===== DATA EXCERPT
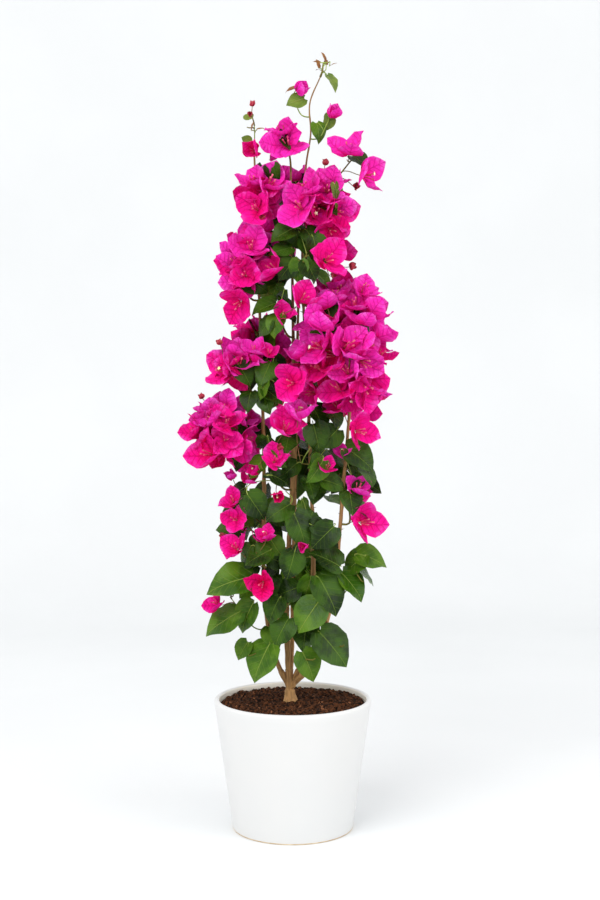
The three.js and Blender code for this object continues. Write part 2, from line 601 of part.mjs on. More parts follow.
/** Grows one spray: side twigs first, then blooms near its surface, then leaves within. */
function growSpray(own, sprays, obstacles) {
  const spray = sprays[own];
  const { centre, half, facing, stem } = spray;
  const random = randomStream(SEED + 97 * own);
  const turn = random(0, 1);
  const shake = () => new THREE.Vector3(random(-1, 1), random(-1, 1), random(-1, 1));
  const joints = jointsAlong(stem, 0.25);
  const grown = { twigs: [], blooms: [], leaves: [] };

  const twigCount = Math.round((spray.blooms + spray.leaves) / LOAD_OF_A_TWIG);
  for (let n = 0; n < 3 * twigCount && grown.twigs.length < twigCount; n++) {
    const direction = spreadDirection(n, turn + 0.37);
    const end = centre.clone().addScaledVector(direction.clone().multiply(half), TWIG_SHARE);
    const start = nearest(joints, end);
    const path = [start, end];
    if (direction.dot(facing) < -0.5 || start.distanceTo(end) < 12) continue;
    if (!inSpace(end, own, sprays) || !pathIsClear(path, TWIG_RADII[0], own, obstacles)) continue;
    grown.twigs.push(path);
    joints.splice(joints.indexOf(start), 1);
    joints.push(...jointsAlong(path, 0.3));
  }

  const others = obstacles.filter((bead) => bead.owner !== own);
  for (let n = 0; n < TRIES * spray.blooms && grown.blooms.length < spray.blooms; n++) {
    const direction = spreadDirection(n, turn);
    const sway = shake();
    const [open, size] = [random(0, 1), random(0.88, 1.1)];
    const length = spray.bract * size;
    const base = centre.clone().add(inset(half, BLOOM_DEPTH * length).multiply(direction));
    const along = direction.clone().multiplyScalar(0.8).addScaledVector(facing, 0.6)
      .addScaledVector(sway, 0.2).normalize();
    const middle = base.clone().addScaledVector(along, 0.45 * length);
    const bloom = { base, along, length, middle, face: squareTo(sway, along),
      opening: spray.bract < BUD_LENGTH ? BUD_OPENING : mix(...BLOOM_OPENING, open) };
    if (direction.dot(facing) < -0.5 || crowded(bloom, grown.blooms, BLOOM_SPACING)) continue;
    if (settle(bloom, BLOOM, own, sprays, others, joints)) grown.blooms.push(bloom);
  }

  const twigs = [stem, ...grown.twigs].flatMap((path) => beads(path, path.map(() => TWIG_RADII[1])));
  const nearby = [...others, ...twigs, ...grown.blooms.flatMap(surfaceBeads)];
  for (let n = 0; n < TRIES * spray.leaves && grown.leaves.length < spray.leaves; n++) {
    const direction = spreadDirection(n, turn + 0.61);
    const sway = shake();
    const length = spray.leaf * random(0.85, 1.12);
    const along = new THREE.Vector3(direction.x, direction.y, -0.55).addScaledVector(sway, 0.25)
      .normalize();
    const face = squareTo(facing.clone().addScaledVector(UP, 0.35).addScaledVector(sway, 0.3), along);
    const middle = centre.clone().add(inset(half, LEAF_DEPTH * length).multiply(direction));
    const base = middle.clone().addScaledVector(along, -length / 2);
    const leaf = { base, along, face, length, middle };
    if (crowded(leaf, grown.leaves, LEAF_SPACING)) continue;
    if (settle(leaf, LEAF, own, sprays, nearby, joints)) {
      grown.leaves.push(leaf);
      nearby.push(...surfaceBeads(leaf));
    }
  }
  return grown;
}

/** Whether a leaf or bloom is too near to another of its kind. */
function crowded(piece, others, spacing) {
  return others.some((other) => other.middle.distanceTo(piece.middle) < spacing * piece.length);
}

/** Points over the faces of a leaf or a bloom, for keeping leaves out of it. */
function surfaceBeads({ body }) {
  return body.faces.slice(13).flatMap((face) => {
    const [a, b, c] = face.map((i) => body.vertices[i]);
    const heart = a.clone().add(b).add(c).divideScalar(3);
    return [a, a.clone().lerp(b, 0.5), heart].map((point) => ({ point, radius: 0 }));
  });
}

// A stalk comes from behind: a bloom's along its axis, and a leaf's from the back of its blade.
const BLOOM = { shape: bloomOnStalk, touches: touchesBloom, front: 'along', lead: 0.5, bent: false };
const LEAF = { shape: leafOnStalk, touches: touchesLeaf, front: 'face', lead: 0, bent: true };

/** Half sizes drawn in by some depth, but never to nothing. */
function inset(half, depth) {
  return half.clone().subScalar(depth).max(new THREE.Vector3(3, 3, 3));
}

/** Places along a path that stalks can start from, between a share of it and its end. */
function jointsAlong(path, from) {
  const curve = new THREE.CurvePath();
  for (let i = 1; i < path.length; i++) curve.add(new THREE.LineCurve3(path[i - 1], path[i]));
  const count = Math.max(2, Math.round(curve.getLength() * (1 - from) / JOINT_STEP));
  return Array.from({ length: count }, (_, i) => curve.getPointAt(mix(from, 0.96, i / (count - 1))));
}

function nearest(points, place) {
  return points.reduce((best, point) => (
    point.distanceToSquared(place) < best.distanceToSquared(place) ? point : best));
}

/** Gives a leaf or bloom its stalk and shape, or refuses it where it doesn't fit. */
function settle(piece, kind, own, sprays, nearby, joints) {
  const behind = joints.filter((joint) => {
    const reach = piece.base.clone().sub(joint);
    return reach.length() > SHORTEST_STALK && reach.dot(piece[kind.front]) > kind.lead * reach.length();
  });
  if (behind.length === 0) return false;
  const root = nearest(behind, piece.base);
  const distance = root.distanceTo(piece.base);
  if (distance > STALK_REACH) return false;
  const bend = piece.base.clone().addScaledVector(piece.along, -0.3 * distance);
  piece.stalk = kind.bent ? [root, bend, piece.base] : [root, piece.base];
  piece.body = kind.shape(piece);
  if (!piece.body.vertices.slice(3).every((vertex) => inSpace(vertex, own, sprays))) return false;
  if (!pathIsClear(piece.stalk, STALK_RADII[1], own, nearby)) return false;
  const margin = (bead) => (bead.owner === undefined ? 0.5 : LIMB_MARGIN);
  const room = (bead) => (bead.radius + margin(bead)) / piece.length;
  if (nearby.some((bead) => kind.touches(piece, bead, room(bead)))) return false;
  joints.splice(joints.indexOf(root), 1);
  return true;
}

/** Fuses what has grown in a spray into one body. */
function sprayMesh(spray, grown) {
  const share = (i, count) => i / (count - 1);
  const radii = spray.stem.map((point, i) => mix(...TWIG_RADII, share(i, spray.stem.length)));
  const bodies = [tube(spray.stem, radii, 3)];
  for (const twig of grown.twigs) bodies.push(tube(twig, SIDE_TWIG_RADII, 3));
  for (const piece of [...grown.blooms, ...grown.leaves]) bodies.push(piece.body);
  const material = grown.blooms.length > grown.leaves.length ? MATERIALS.flowering : MATERIALS.leafy;
  return pieceMesh(spray.name, fuse(bodies.map(solid)), material);
}

// ---- The whole plant -------------------------------------------------------------------------------

const bougainvillea = new THREE.Group();
const { limbs, arms } = limbsAndArms();
bougainvillea.add(pot(), soil(), trunk(arms));
for (const limb of Object.values(limbs)) {
  const body = solid(tube(limb.path, limb.radii, LIMB_SIDES));
  bougainvillea.add(pieceMesh(limb.name, body, MATERIALS.bark));
}

const sprays = SPRAYS.map((row) => ({
  leaf: LEAF_LENGTH,
  bract: BRACT_LENGTH,
  ...row,
  centre: vector(row.at),
  half: vector(row.half),
  space: vector(row.half).addScalar(TIP_ROOM),
  weight: Math.cbrt(row.half[0] * row.half[1] * row.half[2]),
  facing: sprayFacing(vector(row.at)),
  stem: sprayStem(row, limbs[row.limb]),
}));
const obstacles = [
  ...Object.values(limbs).flatMap((limb) => beads(limb.path, limb.radii, limb.name)),
  ...sprays.flatMap(({ stem }, i) => beads(stem, stem.map(() => TWIG_RADII[0]), i)),
];
sprays.forEach((spray, i) => {
  bougainvillea.add(sprayMesh(spray, growSpray(i, sprays, obstacles)));
});

export default bougainvillea;
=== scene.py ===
"""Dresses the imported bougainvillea: glazed pot, peat, bark, twigs, leaves, bracts and flowers.

The crown grows by the rule of the plant's own source, carried on to more and finer parts: each
spray has a stem that starts on a limb, side twigs inside its own space, and leaves and blooms
that face out of the crown. Metres, +Z up, -Y the front.
"""

import functools
import json
import math
from types import SimpleNamespace

import bmesh
import bpy
import numpy as np
from bpy.props import FloatProperty, FloatVectorProperty, IntProperty, PointerProperty
from mathutils import Matrix, Vector, noise

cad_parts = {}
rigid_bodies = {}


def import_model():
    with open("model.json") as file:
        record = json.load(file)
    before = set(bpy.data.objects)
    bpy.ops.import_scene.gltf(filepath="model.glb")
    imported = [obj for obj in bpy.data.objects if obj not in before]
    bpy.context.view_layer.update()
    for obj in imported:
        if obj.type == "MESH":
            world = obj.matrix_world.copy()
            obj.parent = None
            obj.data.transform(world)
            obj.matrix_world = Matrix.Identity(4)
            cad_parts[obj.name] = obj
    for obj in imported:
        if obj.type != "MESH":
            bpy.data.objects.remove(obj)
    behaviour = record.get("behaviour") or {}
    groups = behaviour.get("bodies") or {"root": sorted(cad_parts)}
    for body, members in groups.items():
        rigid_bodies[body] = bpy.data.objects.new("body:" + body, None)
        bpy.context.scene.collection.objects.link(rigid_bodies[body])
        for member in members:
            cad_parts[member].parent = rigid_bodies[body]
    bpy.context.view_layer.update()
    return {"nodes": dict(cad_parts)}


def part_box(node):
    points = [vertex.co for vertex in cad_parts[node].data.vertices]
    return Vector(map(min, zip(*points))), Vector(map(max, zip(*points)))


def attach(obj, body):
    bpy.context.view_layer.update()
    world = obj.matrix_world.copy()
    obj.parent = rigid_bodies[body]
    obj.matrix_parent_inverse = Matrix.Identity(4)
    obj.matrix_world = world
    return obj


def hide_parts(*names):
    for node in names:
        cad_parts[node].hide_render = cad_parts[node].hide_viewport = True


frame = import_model()

bl_info = {
    "name": "Potted Bougainvillea",
    "version": (1, 0, 0),
    "blender": (4, 5, 0),
    "location": "3D View > Sidebar > Plant",
    "description": "Grows the finished surfaces of a bougainvillea in its pot",
    "category": "Object",
}

MM = 0.001
UP = np.array([0.0, 0.0, 1.0])

# ---- The crown's rule, as in the plant's source ----

TRUNK_X = -5 * MM
TRUNK_LEAN = 1.5 * MM
TRUNK_RADIUS = 8.5 * MM
TRUNK_FLARE = 13 * MM
FORK_RISE = 17 * MM              # from the soil up to the fork
LIMB_SIDES = 6                   # corners of a packed limb's rings
GAP = 0.3 * MM
TWIG_RADII = (2.4 * MM, 2.0 * MM)
STEM_OVERRUN = 0.3               # how far a spray's stem runs past the centre, in its least size
STEM_SETBACK = 0.4               # and how far it ends behind it
TWIG_SHARE = 0.55                # where twigs end, as a share of the spray's size
TIP_ROOM = 17 * MM               # how far tips may reach past a spray's own size
BLOOM_DEPTH = 0.6                # how deep a bloom's foot stands, in its lengths
LEAF_DEPTH = 0.22
FRONT_LIMIT = 12 * MM            # sprays with their centre before this face the front
THIRDS = [math.pi * (1 / 3 + 2 * n / 3) for n in range(3)]   # the angles of a bloom's three parts
BLOOM_OPENING = (0.5, 1.0)       # how far bracts lean out, in radians
BUD_OPENING = 0.3
BUD_LENGTH = 22 * MM             # shorter blooms are half closed
SEED = 2024
LEAF_LENGTH = 46                 # the usual leaf and bract, in millimetres
BRACT_LENGTH = 43

# And what the finer growth adds.
CELL_OVERLAP = 12 * MM           # how far tips may reach into the next spray's space
STEM_LEAF_STEP = 14 * MM         # spacing of the leaves that grow on the limbs themselves
STEM_LEAF_REACH = (16 * MM, 34 * MM)
STEM_STEP = 9 * MM               # spacing of the points along a spray's stem
JOINT_STEP = 4 * MM
STALK_REACH = 70 * MM            # the longest stalk
BRACT_SPREAD = (0.76, 1.12)      # how much lengths differ within a spray
LEAF_SPREAD = (0.85, 1.12)
LEAST_SHELL = 3 * MM             # the least radius of the surface that they are set on
BARK_SHARE = 0.86                # a limb's radius under its ridges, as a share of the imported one's
LEAF_RISE = -0.6                 # how far a leaf points up, against its reach sideways
YOUNGEST_BRACT = 14 * MM
YOUNGEST_LEAF = 22 * MM
BLADE_RELIEF = 0.8 * MM          # depth of the veins on leaves and bracts
LIGHT_AGE, YOUNG_AGE, BRONZE_AGE = 0.14, 0.62, 0.9    # where the tints of leaves change
PAINTED_LIT_TONE, PAINTED_SHADE_TONE = 0.36, -0.5                   # and those where bracts turn to the painted-lit and painted-shade tints

# How much each form of leaf is folded, drooping and curled, and each form of bract cupped and
# bent out at its tip.
LEAF_FORMS = [(0.12, 0.16, 0.10), (0.22, 0.26, 0.16), (0.08, 0.10, 0.22), (0.30, 0.20, 0.06),
              (0.16, 0.32, 0.12), (0.10, 0.22, 0.30)]
BRACT_FORMS = [(0.18, -0.1), (0.24, 0.3), (0.12, 0.15), (0.28, 0.45), (0.2, 0.1), (0.1, 0.4)]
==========
## WHAT IS EXPECTED
Print exactly, and only, the lines beginning at the top of the listing and ending at the line with "[], leaves: []".

## WRITTEN SOLUTION
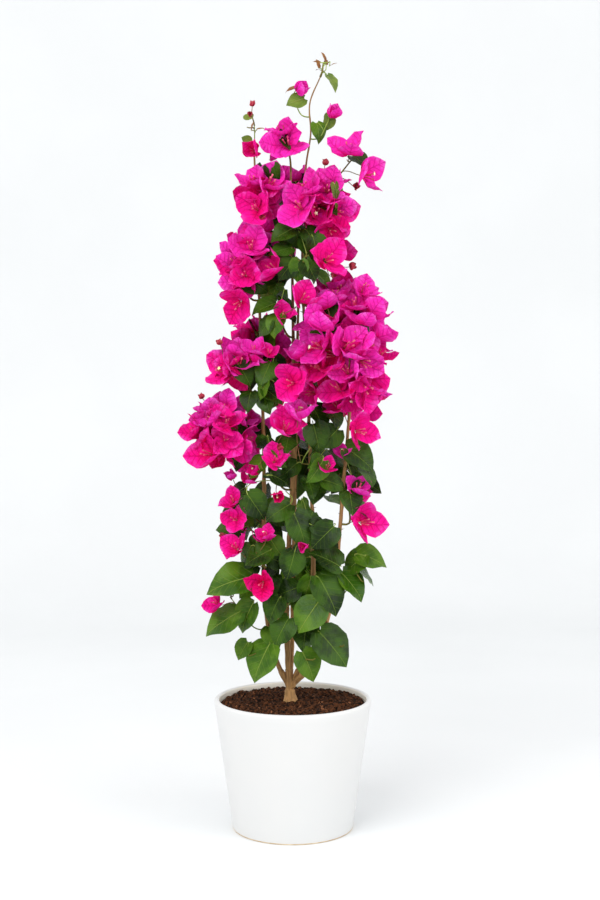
The three.js and Blender code for this object continues. Write part 2, from line 601 of part.mjs on. More parts follow.
/** Grows one spray: side twigs first, then blooms near its surface, then leaves within. */
function growSpray(own, sprays, obstacles) {
  const spray = sprays[own];
  const { centre, half, facing, stem } = spray;
  const random = randomStream(SEED + 97 * own);
  const turn = random(0, 1);
  const shake = () => new THREE.Vector3(random(-1, 1), random(-1, 1), random(-1, 1));
  const joints = jointsAlong(stem, 0.25);
  const grown = { twigs: [], blooms: [], leaves: [] };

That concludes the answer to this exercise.